Here's where lenders can “Do More in ’24”: While homeowners and potential buyers continue to watch the market for their ideal moment of entry, lenders can be strengthening their scalability in anticipation of adapting to market changes on the horizon. Mortgage lender scalability will be key to success in late 2024 and beyond.
Prepare to scale through innovations in mortgage lending
If you’re a lender, you know how important it is to be in a position of competitive strength when the market upswing takes hold. As interest rates drop and customers come clamoring, you want to be the mortgage provider that can meet their needs for ease and convenience, and get them to the closing table fast.
Innovations in mortgage lending, including scaling technology, will help, as will working with tech-savvy partners with deep experience in all aspects of mortgage lending. Your own agility in serving customers’ varied needs depends on how completely your partners, processes and technology can support you through volume ebbs and flows.
This is a good time to check in with your vendors to make sure you fully understand their scope and capabilities. Are they prepared to help you scale? Look for the following in what they offer:
A national footprint. Your vendor team should be familiar with the regulations and requirements of every state and county so you can support every borrower, no matter where their property is located.
A large, flexible team. When business is strong, you need your vendor partner to be able to reallocate human resources — quickly and seamlessly — to support you. They should have a staffing strategy that includes a steady influx of talent plus training, cross-training and continuing education programs that ensure you have access to skilled, knowledgeable people whether you’re ramping up or pivoting in response to shifting demand.
Reliable third-party vendors waiting in the wings. Your partner should have their own trusted partners in place — local field service contractors, notaries, appraisers, inspectors, title abstractors, etc. — to help you meet growing market demands.
State-of-the-art reporting capabilities. You need to know where your business has been, and where it’s heading, at any given moment. Look for robust dashboard reporting that helps you track daily, weekly and monthly order trends, as well as other pertinent information. This reporting information should also be used by your partners to assign your orders to the most qualified vendors.
Connection to regulatory changes. The regulatory environment changes frequently and innovations in areas like appraisal modernization can impact origination timelines. Look for a partner that is in close contact with the GSEs and prepared to participate in their latest programs.
A commitment to technology investment.
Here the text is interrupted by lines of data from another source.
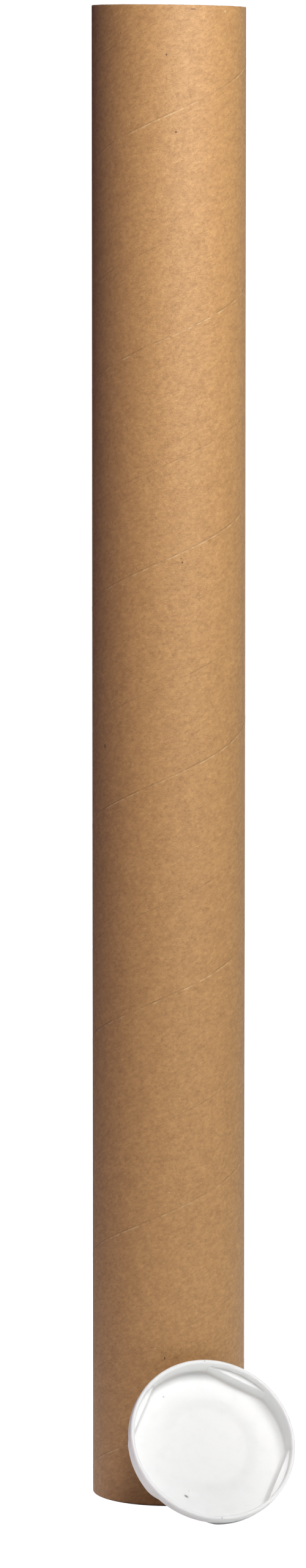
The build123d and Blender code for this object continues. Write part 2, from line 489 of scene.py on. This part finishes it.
LEDGE = 4.5 * MM  # from the rim's top down to the ledges behind the flats
RIM_HEIGHT = 5.7 * MM
SIDE_WALL = 1.6 * MM
FLOOR_WALL = 1.0 * MM
FLOOR_ROUND = 1.6 * MM
HEEL_ROUND = 4.2 * MM  # softer than the CAD's 2.4 mm
FOOT_ROUND = 0.5 * MM
ARC_DRAFT = math.radians(0.5)
FLAT_DRAFT = math.radians(3.0)
PANEL_R = 20.3 * MM
PANEL_FOOT_R = 26.7 * MM
PANEL_HEIGHT = 0.9 * MM
CORNER = 0.25 * MM  # softening of the moulded corners
BLEND = 2.0 * MM  # reach of the blend between an arc and a flat, outside
PANEL_BEND = 1.2 * MM  # half length of the soft bends round the panel


def wall_radius(sizes, off_flat, depth, skin):
    """Radius of the cup's wall at a depth, for its inner surface or one that stands skin outside it.

    off_flat is the angle from the middle of the nearest flat.
    """
    down = depth - LEDGE
    arc = sizes.mouth_radius + skin / math.cos(ARC_DRAFT) - down * math.tan(ARC_DRAFT)
    flat = sizes.flat_radius + skin / math.cos(FLAT_DRAFT) - down * math.tan(FLAT_DRAFT)
    if not skin:
        return min(arc, flat / math.cos(off_flat))
    gap = max(0.0, 1 - abs(arc - flat / math.cos(off_flat)) / BLEND)
    return min(arc, flat / math.cos(off_flat)) - gap ** 2 * BLEND / 4


def panel_rows(depth, end_radius, steps):
    """Radius and height of rows from near the axis out over the panel and its slope to a radius."""
    slope = math.atan2(PANEL_HEIGHT, PANEL_FOOT_R - PANEL_R)
    top = -depth + PANEL_HEIGHT
    rows = [(r * MM, top) for r in (2.0, 6.0, 11.0, 16.0)]
    fall = math.tan(slope) * PANEL_BEND
    shares = (-1.0, -0.5, 0.0, 0.5, 1.0)
    rows += [(PANEL_R + share * PANEL_BEND, top - fall * (share + 1) ** 2 / 4) for share in shares]
    rows += [(PANEL_FOOT_R + share * PANEL_BEND, -depth + fall * (share - 1) ** 2 / 4) for share in shares]
    start = rows[-1][0]
    rows += [(start + (end_radius - start) * k / steps, -depth) for k in range(1, steps + 1)]
    return rows


def cup_section(sizes, off_flat):
    """Rows of radius and height from the middle of the floor, over the rim, to the middle of the back."""
    depth = sizes.depth
    mouth = sizes.mouth_radius
    bead = sizes.rim_width / 2
    rim_radius = mouth + sizes.rim_width
    inner = wall_radius(sizes, off_flat, depth, 0.0)
    rows = panel_rows(depth, inner - FLOOR_ROUND, 4)
    for k in range(1, 8):
        bend = math.radians(90) * k / 8
        z = -depth + FLOOR_ROUND * (1 - math.cos(bend))
        rows.append((wall_radius(sizes, off_flat, -z, 0.0) - FLOOR_ROUND * (1 - math.sin(bend)), z))
    bottom = -depth + FLOOR_ROUND
    for k in range(5):
        z = bottom + (-LEDGE - CORNER - bottom) * k / 4
        rows.append((wall_radius(sizes, off_flat, -z, 0.0), z))
    lip = wall_radius(sizes, off_flat, LEDGE, 0.0)
    for k in (1, 2, 3):
        bend = math.radians(30) * k
        lip_r = min(lip + CORNER * (1 - math.cos(bend)), mouth)
        rows.append((lip_r, -LEDGE - CORNER * (1 - math.sin(bend))))
    for k in (0, 1, 2, 3):
        bend = math.radians(30) * k
        ledge_r = max(mouth - CORNER * (1 - math.sin(bend)), min(lip + CORNER, mouth))
        rows.append((ledge_r, -LEDGE + CORNER * (1 - math.cos(bend))))
    for z in (-3.4 * MM, -2.4 * MM):
        rows.append((mouth, z))
    for k in range(17):
        bend = math.pi * k / 16
        rows.append((mouth + bead - bead * math.cos(bend), -bead + bead * math.sin(bend)))
    for k in range(1, 4):
        rows.append((rim_radius, -bead + (-RIM_HEIGHT + FOOT_ROUND + bead) * k / 4))
    for k in range(5):
        bend = math.radians(90) * k / 4
        rows.append((rim_radius - FOOT_ROUND * (1 - math.cos(bend)),
                     -RIM_HEIGHT + FOOT_ROUND * (1 - math.sin(bend))))
    back = depth + FLOOR_WALL
    outer = wall_radius(sizes, off_flat, RIM_HEIGHT, SIDE_WALL)
    for k in (0, 1, 2, 3):
        bend = math.radians(30) * k
        rows.append((outer + CORNER * (1 - math.sin(bend)), -RIM_HEIGHT - CORNER * (1 - math.cos(bend))))
    for k in range(1, 4):
        z = -RIM_HEIGHT - CORNER + (-back + HEEL_ROUND + RIM_HEIGHT + CORNER) * k / 3
        rows.append((wall_radius(sizes, off_flat, -z, SIDE_WALL), z))
    for k in range(1, 9):
        bend = math.radians(90) * k / 8
        z = -back + HEEL_ROUND * (1 - math.sin(bend))
        rows.append((wall_radius(sizes, off_flat, -z, SIDE_WALL) - HEEL_ROUND * (1 - math.cos(bend)), z))
    under = panel_rows(back, rows[-1][0], 3)
    return rows + under[-2::-1]


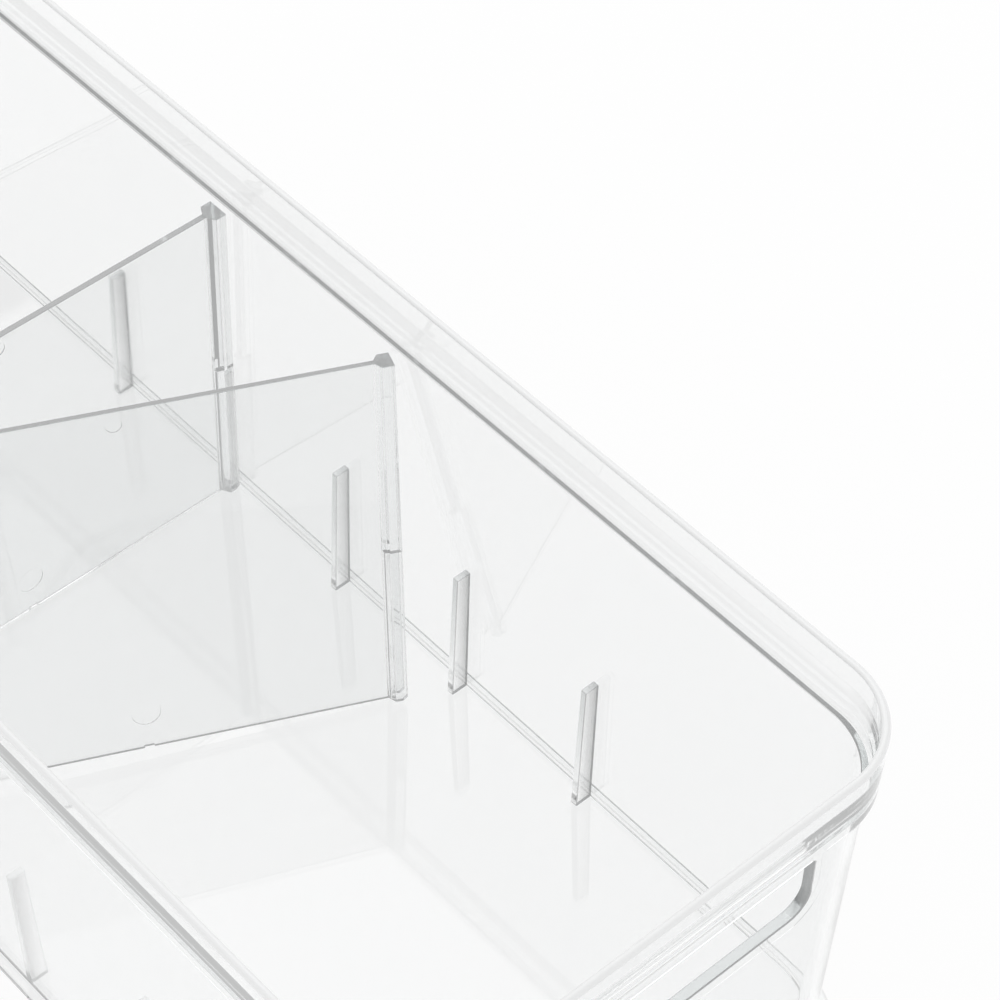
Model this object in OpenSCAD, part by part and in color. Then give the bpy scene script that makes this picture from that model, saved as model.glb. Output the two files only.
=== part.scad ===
// Clear storage tray with two lift-out dividers.
// Millimetres, +Z up. X runs along the tray, Y across it.
// The origin is the middle of the tray's underside.
//
// The tray is one moulding: a floor with a rim around it, four walls that lean out,
// a ledge, an upright collar above the ledge, ribs on the long walls and a finger slot
// in each end wall. Each divider is a plate with a grooved post at both ends. One is
// slid onto a pair of ribs. The other stands askew, caught between the long walls.

/* [Tray] */
// Inside length between the end walls, at the floor
floor_l = 393.2; // [340:0.1:480]
// Inside width between the long walls, at the floor
floor_w = 145.2; // [130:0.1:200]
// Radius of the inside corners, at the floor
floor_corner_r = 26; // [16:0.5:34]
// Thickness of the floor and of the rim around it
floor_t = 2.4; // [1.6:0.1:4]
// Chamfer between the floor and the walls
floor_chamfer = 1; // [0.3:0.1:1.4]
// How far the rim around the floor stands out past the walls
base_overhang = 2.6; // [1:0.1:4]
// Radius of the rim's corners
base_corner_r = 24.4; // [16:0.1:32]
// Thickness of the walls
wall_t = 2.2; // [1.6:0.1:3]
// Height of the walls, from the floor to the ledge
wall_h = 106.5; // [98:0.5:140]
// How far each wall leans out on its way up
wall_lean = 2.85; // [1.5:0.05:5]

/* [Collar] */
// Radius of the inside corners, at the ledge
ledge_corner_r = 22.5; // [16:0.5:30]
// Width of the ledge at the foot of the collar
ledge_w = 1.55; // [1:0.05:3]
// Thickness of the material below the ledge
ledge_t = 2; // [1.5:0.1:4]
// Thickness of the collar
collar_t = 2.2; // [1.6:0.1:3.5]
// Height of the collar above the ledge
collar_h = 17.3; // [8:0.1:24]
// How far the collar leans out on its way up
collar_lean = 0.9; // [0:0.05:1.5]
// Radius of the collar's outside corners, at the top
collar_corner_r = 25.2; // [20:0.1:30]

/* [Ribs] */
// Number of ribs on each long wall
rib_count = 5; // [3:2:5]
// Distance between the ribs
rib_pitch = 50; // [40:0.5:60]
// Thickness of a rib
rib_t = 1.95; // [1.4:0.05:2.6]
// Height of a rib above the floor
rib_h = 46; // [30:0.5:70]
// How far a rib stands out from the wall
rib_reach = 4.4; // [3.4:0.1:6]

/* [Finger slots] */
// Length of a slot across the tray
slot_w = 90; // [60:0.5:100]
// Height of a slot
slot_h = 19; // [14:0.5:30]
// Radius of a slot's lower corners
slot_corner_r = 6.5; // [3:0.5:9]
// Wall left between a slot and the ledge
slot_drop = 4.2; // [4:0.1:12]
// Width of the bead around the sides and the bottom of a slot
bead_w = 4.5; // [2:0.1:8]
// How far the bead stands out from the wall
bead_t = 0.9; // [0.4:0.1:1.5]

/* [Dividers] */
// Height of a divider
divider_h = 106.4; // [96:0.1:116]
// Gap between a divider's post and the long wall, at the floor
divider_gap = 1.6; // [1.2:0.1:2.2]
// How far each end of a divider leans out on its way up
divider_lean = 2; // [1:0.1:2.8]
// Thickness of a divider's plate
plate_t = 1.8; // [1.2:0.1:2.8]
// Width of a post along the tray
post_w = 6.8; // [5.6:0.1:9]
// Depth of a post's straight sides
post_side = 3.3; // [2.5:0.1:4]
// Depth of the shoulders that join a post to its plate
post_shoulder = 1.5; // [0.5:0.1:3]
// Play between a rib and each side of the groove around it
groove_play = 0.275; // [0.2:0.025:0.5]
// Gap between a rib's tip and the bottom of the groove
groove_tip_gap = 1.2; // [0.8:0.1:1.6]
// How far a groove runs up past the rib
groove_over = 2; // [1:0.5:6]
// Diameter of the ejector mark near a plate's lower edge
mark_d = 8; // [4:0.5:12]
// Distance of that mark from the lower edge
mark_in = 11.9; // [8:0.1:30]
// Diameter of the smaller ejector mark near the upper edge
top_mark_d = 4.4; // [2:0.2:6]
// Distance of that mark from the upper edge
top_mark_in = 3.9; // [3.6:0.1:20]
// Depth of both marks
mark_depth = 0.2; // [0.1:0.05:0.4]
// Width of the notch that the gate leaves in the lower edge
gate_w = 2.6; // [1:0.2:6]
// Depth of that notch
gate_depth = 0.5; // [0.2:0.1:1]

/* [Seated divider] */
// Number of rib pairs between it and the -X end
pairs_behind_count = 1; // [0:1:2]
// How far it has slid towards the +Y wall
seat_shift = 0.5; // [0:0.1:0.6]

/* [Loose divider] */
// Middle of its lower edge along the tray
loose_x = 12.8; // [12:0.1:30]
// How far its plate leans back, in degrees
loose_lean = 14.67; // [12:0.1:16]
// How far its lower edge slopes, in degrees
loose_slope = 1.89; // [1:0.1:2.5]
// Gap left where it meets the floor and the long walls
contact_gap = 0.3; // [0.2:0.05:0.5]

/* [Hidden] */
$fn = 96;

// Overrun of the cuts, and the thickness of the thin slabs that a loft spans
over = 1;
skin = 0.01;
clear_tint = [0.93, 0.96, 0.97, 0.45];
plate_tint = [0.86, 0.92, 0.95, 0.55];

// Levels above the underside
ledge_z = floor_t + wall_h;
top_z = ledge_z + collar_h;
slot_top_z = ledge_z - slot_drop;

// Inside size at the ledge, and the collar's inside and outside sizes
ledge_l = floor_l + 2 * wall_lean;
ledge_inner_w = floor_w + 2 * wall_lean;
collar_foot_l = ledge_l + 2 * ledge_w;
collar_foot_w = ledge_inner_w + 2 * ledge_w;
collar_foot_r = collar_corner_r - collar_t - collar_lean;

// Half the inside width at a height above the floor
function wall_y(h) = floor_w / 2 + wall_lean * h / wall_h;

// Place of a rib along the tray
function rib_x(i) = (i - (rib_count - 1) / 2) * rib_pitch;

// Sizes of a divider that follow from the tray it fits
divider_w = floor_w - 2 * divider_gap;
foot_y = divider_w / 2;
head_y = foot_y + divider_lean;
post_angle = atan(divider_lean / divider_h);
groove_w = rib_t + 2 * groove_play;
groove_d = rib_reach - divider_gap + groove_tip_gap;
groove_h = rib_h + groove_over;

// The loose divider stands on the lower corner of its +Y post. Its -Y post meets the
// -Y wall low down and its +Y post meets the +Y wall at the top, which sets its turn.
loose_z = floor_t + contact_gap + sin(loose_lean) * post_w / 2
    + sin(loose_slope) * cos(loose_lean) * foot_y;
near_h = loose_z - floor_t + sin(loose_lean) * post_w / 2
    + sin(loose_slope) * cos(loose_lean) * foot_y;
far_h = loose_z - floor_t - sin(loose_lean) * post_w / 2
    - sin(loose_slope) * cos(loose_lean) * head_y
    + cos(loose_slope) * cos(loose_lean) * divider_h;
span_cos = cos(loose_slope) * (foot_y + head_y) + sin(loose_slope) * divider_h;
span_sin = sin(loose_slope) * sin(loose_lean) * (foot_y + head_y)
    - cos(loose_slope) * sin(loose_lean) * divider_h - cos(loose_lean) * post_w;
span = wall_y(near_h) + wall_y(far_h) - 2 * contact_gap;
loose_turn = atan2(span_sin, span_cos) - acos(span / norm([span_cos, span_sin]));
loose_y = contact_gap - wall_y(near_h) - cos(loose_lean) * sin(loose_turn) * post_w / 2
    + (cos(loose_slope) * cos(loose_turn)
        + sin(loose_slope) * sin(loose_lean) * sin(loose_turn)) * foot_y;

// A rectangle with rounded corners, centred on the origin
module rounded(l, w, r) {
    square([l - 2 * r, w], center = true);
    square([l, w - 2 * r], center = true);
    for (x = [-1, 1], y = [-1, 1])
        translate([x * (l / 2 - r), y * (w / 2 - r)]) circle(r);
}

// A thin rounded slab, for the lofts
module slab(l, w, r, z) {
    translate([0, 0, z]) linear_extrude(skin) rounded(l, w, r);
}

// The solid inside the walls' outer faces, grown by a margin
module wall_block(grow) {
    side = 2 * (wall_t + grow);
    hull() {
        slab(floor_l + side, floor_w + side, floor_corner_r + wall_t, floor_t / 2);
        slab(ledge_l + side, ledge_inner_w + side, ledge_corner_r + wall_t, ledge_z - skin);
    }
}

// The solid inside the collar's outer face
module collar_block() {
    wide = 2 * (collar_t + collar_lean);
    hull() {
        slab(collar_foot_l + 2 * collar_t, collar_foot_w + 2 * collar_t,
            collar_foot_r + collar_t, ledge_z - ledge_t);
        slab(collar_foot_l + wide, collar_foot_w + wide, collar_corner_r, top_z - skin);
    }
}

// The space between the walls, from the floor up to the ledge
module wall_space() {
    hull() {
        slab(floor_l - 2 * floor_chamfer, floor_w - 2 * floor_chamfer,
            floor_corner_r - floor_chamfer, floor_t);
        slab(2 * wall_y(floor_chamfer) + floor_l - floor_w, 2 * wall_y(floor_chamfer),
            floor_corner_r, floor_t + floor_chamfer);
        slab(ledge_l, ledge_inner_w, ledge_corner_r, ledge_z);
    }
}

// The space inside the collar
module collar_space() {
    hull() {
        slab(collar_foot_l, collar_foot_w, collar_foot_r, ledge_z);
        slab(collar_foot_l + 2 * collar_lean, collar_foot_w + 2 * collar_lean,
            collar_foot_r + collar_lean, top_z + skin);
    }
}

// Outline with square upper and round lower corners, its upper edge on the X axis
module slot_outline(w, h, r) {
    translate([-w / 2, r - h]) square([w, h - r]);
    translate([r - w / 2, -h]) square([w - 2 * r, h]);
    for (x = [-1, 1])
        translate([x * (w / 2 - r), r - h]) circle(r);
}

// That outline run along the whole tray, its upper edge at a height
module slot_bar(w, h, r, z) {
    bar_l = floor_l + 2 * (wall_lean + wall_t + bead_t + over);
    translate([-bar_l / 2, 0, z])
        rotate([90, 0, 90]) linear_extrude(bar_l) slot_outline(w, h, r);
}

// One rib on the +Y wall, with its foot sunk into the floor and its back in the wall
module rib() {
    back = wall_t / 2;
    foot_z = floor_t / 2;
    translate([-rib_t / 2, 0, 0])
        rotate([90, 0, 90]) linear_extrude(rib_t)
            polygon([
                [wall_y(0) - rib_reach, foot_z],
                [wall_y(0) + back, foot_z],
                [wall_y(rib_h) + back, floor_t + rib_h],
                [wall_y(rib_h) - rib_reach, floor_t + rib_h]
            ]);
}

module tray() color(clear_tint) {
    rim = 2 * (wall_t + base_overhang);
    bead_top_z = ledge_z - ledge_t / 2;
    difference() {
        union() {
            linear_extrude(floor_t) rounded(floor_l + rim, floor_w + rim, base_corner_r);
            wall_block(0);
            collar_block();
            intersection() {
                wall_block(bead_t);
                slot_bar(slot_w + 2 * bead_w, bead_top_z - slot_top_z + slot_h + bead_w,
                    slot_corner_r + bead_w, bead_top_z);
            }
        }
        wall_space();
        collar_space();
        slot_bar(slot_w, slot_h, slot_corner_r, slot_top_z);
    }
    for (i = [0 : rib_count - 1], s = [0, 1])
        translate([rib_x(i), 0, 0]) mirror([0, s, 0]) rib();
}

// The post on a divider's +Y end, longer than the divider at both ends
module post() {
    translate([0, foot_y, 0]) rotate([-post_angle, 0, 0]) difference() {
        translate([0, 0, -over]) linear_extrude(divider_h + 2 * over) polygon([
            [-post_w / 2, 0],
            [-post_w / 2, -post_side],
            [-plate_t / 2, -post_side - post_shoulder],
            [plate_t / 2, -post_side - post_shoulder],
            [post_w / 2, -post_side],
            [post_w / 2, 0]
        ]);
        translate([-groove_w / 2, -groove_d, -2 * over])
            cube([groove_w, groove_d + over, groove_h + 2 * over]);
    }
}

// A divider with its lower edge on Z = 0 and its plate across X
module divider() color(plate_tint) {
    inset = post_side;
    difference() {
        union() {
            translate([-plate_t / 2, 0, 0])
                rotate([90, 0, 90]) linear_extrude(plate_t) polygon([
                    [inset - foot_y, 0],
                    [foot_y - inset, 0],
                    [head_y - inset, divider_h],
                    [inset - head_y, divider_h]
                ]);
            intersection() {
                translate([-post_w, -divider_w, 0]) cube([2 * post_w, 2 * divider_w, divider_h]);
                for (s = [0, 1]) mirror([0, s, 0]) post();
            }
        }
        for (mark = [[mark_d, mark_in], [top_mark_d, divider_h - top_mark_in]])
            translate([plate_t / 2 - mark_depth, 0, mark[1]])
                rotate([0, 90, 0]) cylinder(d = mark[0], h = mark_depth + over);
        translate([-plate_t / 2 - over, -gate_w / 2, -over])
            cube([plate_t + 2 * over, gate_w, gate_depth + over]);
    }
}

module seated_divider() {
    translate([rib_x(pairs_behind_count), seat_shift, floor_t]) divider();
}

module loose_divider() {
    translate([loose_x, loose_y, loose_z])
        rotate([-loose_slope, -loose_lean, loose_turn]) divider();
}

tray();
seated_divider();
loose_divider();
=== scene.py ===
import math

import bmesh
import bpy
import numpy as np
from mathutils import Matrix


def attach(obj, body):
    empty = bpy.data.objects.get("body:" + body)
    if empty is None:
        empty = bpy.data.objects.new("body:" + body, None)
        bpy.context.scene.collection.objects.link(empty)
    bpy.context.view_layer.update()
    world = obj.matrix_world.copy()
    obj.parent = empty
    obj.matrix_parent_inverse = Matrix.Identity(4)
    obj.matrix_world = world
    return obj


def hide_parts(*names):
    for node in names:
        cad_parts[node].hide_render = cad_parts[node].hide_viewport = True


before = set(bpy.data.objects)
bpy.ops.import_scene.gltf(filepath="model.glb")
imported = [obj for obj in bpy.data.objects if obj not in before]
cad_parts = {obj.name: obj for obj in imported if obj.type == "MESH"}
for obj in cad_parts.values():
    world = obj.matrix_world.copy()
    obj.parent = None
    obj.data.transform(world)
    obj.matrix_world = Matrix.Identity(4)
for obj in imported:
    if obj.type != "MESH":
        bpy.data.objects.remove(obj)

scene = bpy.context.scene
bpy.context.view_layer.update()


# ---------------------------------------------------------------- camera
# The view of the photograph: close, from above the near corner of the tray.
# Position in metres, turned by azimuth, elevation and a slight roll.
camera_place = (0.49857, -0.31975, 0.75064)
camera_azimuth = math.radians(47.942)
camera_elevation = math.radians(48.469)
camera_roll = math.radians(0.692)
camera_lens = 125.82
camera_sensor = 36.0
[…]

It’s your technology partner’s responsibility to keep you updated on the latest available technology so that you can leverage it to your greatest benefit.
Plug-and-play technology. It should be easy to leverage your partner’s technological innovations. Look for enhancements that can be easily implemented to increase your efficiency, without requiring extensive training or resource allocation.
Collaborating with your vendor partners should provide you with the reach, expertise, technology and confidence you need to scale as mortgage industry trends move toward accelerating activity and business.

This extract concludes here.